A fracturing treatment was performed on the Wilcox formation in Texas. The well was perforated at a level of from about 7820 to 7830 feet. The formation has a permeability of about 0.8 millidarcy and a porosity of about 18 percent. The bottom hole temperature was about 210.degree. F. The treatment was effected through 4.5-inch casing at a rate of about 20 barrels per minute.
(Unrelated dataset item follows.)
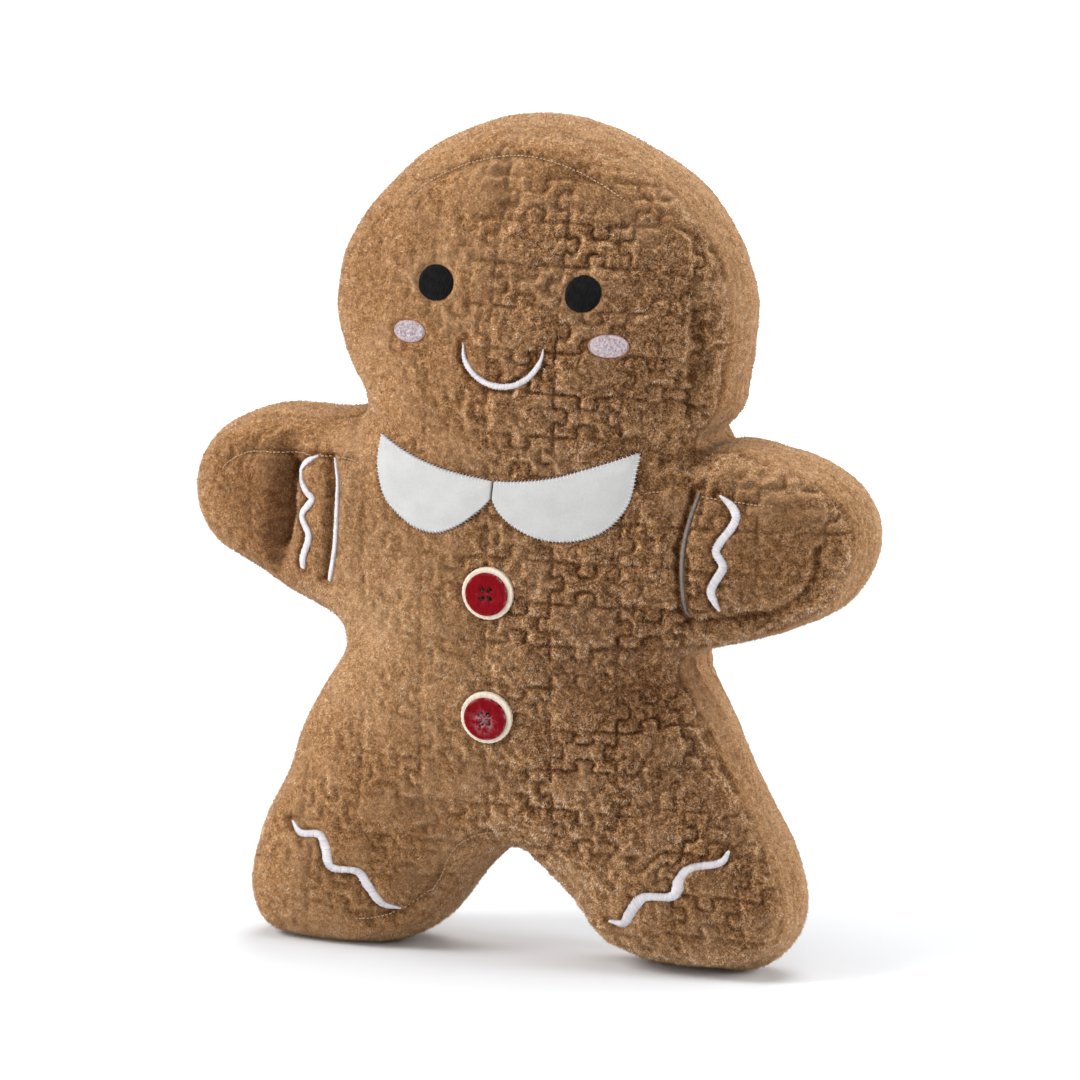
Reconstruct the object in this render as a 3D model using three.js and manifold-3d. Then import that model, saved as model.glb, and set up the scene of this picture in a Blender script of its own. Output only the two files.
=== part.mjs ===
// Stuffed plush gingerbread man, standing on its own feet.
// Millimetres, +Z up, the face looks along -Y, the origin is on the floor under the middle of the toy.
// The toy is two flat panels of the same outline, front and back, sewn to a side strip and stuffed.
import * as THREE from "three";
import { mergeVertices } from "three/addons/utils/BufferGeometryUtils.js";
import Module from "manifold-3d";

// Outline of the panels: every circle is given by its centre and its radius.
const HEAD = { z: 312, halfWidth: 99, halfHeight: 88, power: 1.9 };
const CHEST = { x: 0, z: 165.5, r: 73 };
const BELLY = { x: 0, z: 147.5, r: 77.5 };
const SHOULDER = { x: 82, z: 205, r: 45 };
const HAND = { x: 127, z: 213.5, r: 37.5 };
const HIP = { x: 45, z: 96, r: 56.5 };
const FOOT = { x: 88.5, z: 45.5, r: 42 };
const SOLE_INNER = { x: 70, z: 34, r: 30 };
const SOLE_OUTER = { x: 105, z: 33, r: 29.5 };
const NECK_FILLET = 22;
const ARM_FILLET = 22;
const LEG_FILLET = 18;
const CROTCH_FILLET = 12;
const SOLE_FILLET = 8;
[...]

A pad of 22,000 gallons of the liquid-liquid emulsion of the present invention comprising four percent potassium chloride water gelled with 50 pounds of hydroxypropylguar per 1000 gallons was introduced into the formation. The pad had an internal phase ratio of 70 percent and a quality of 70. The emulsion contained 7 gallons of the surfactant of Example I per 1000 gallons of water. The fluid also contained pH control agents, temperature stabilizers and a biocide. Treating fluid of the same general composition of the pad then was introduced into the tubing together with sequentially greater quantities of proppant material comprising 20/40 mesh Ottawa sand. As the quantity of proppant is increased in the treatment fluid, the volume of liquid carbon dioxide in the emulsion was reduced to maintain a substantially constant internal phase ratio. The preferred treatment sequence is more clearly described by review of the following Table III.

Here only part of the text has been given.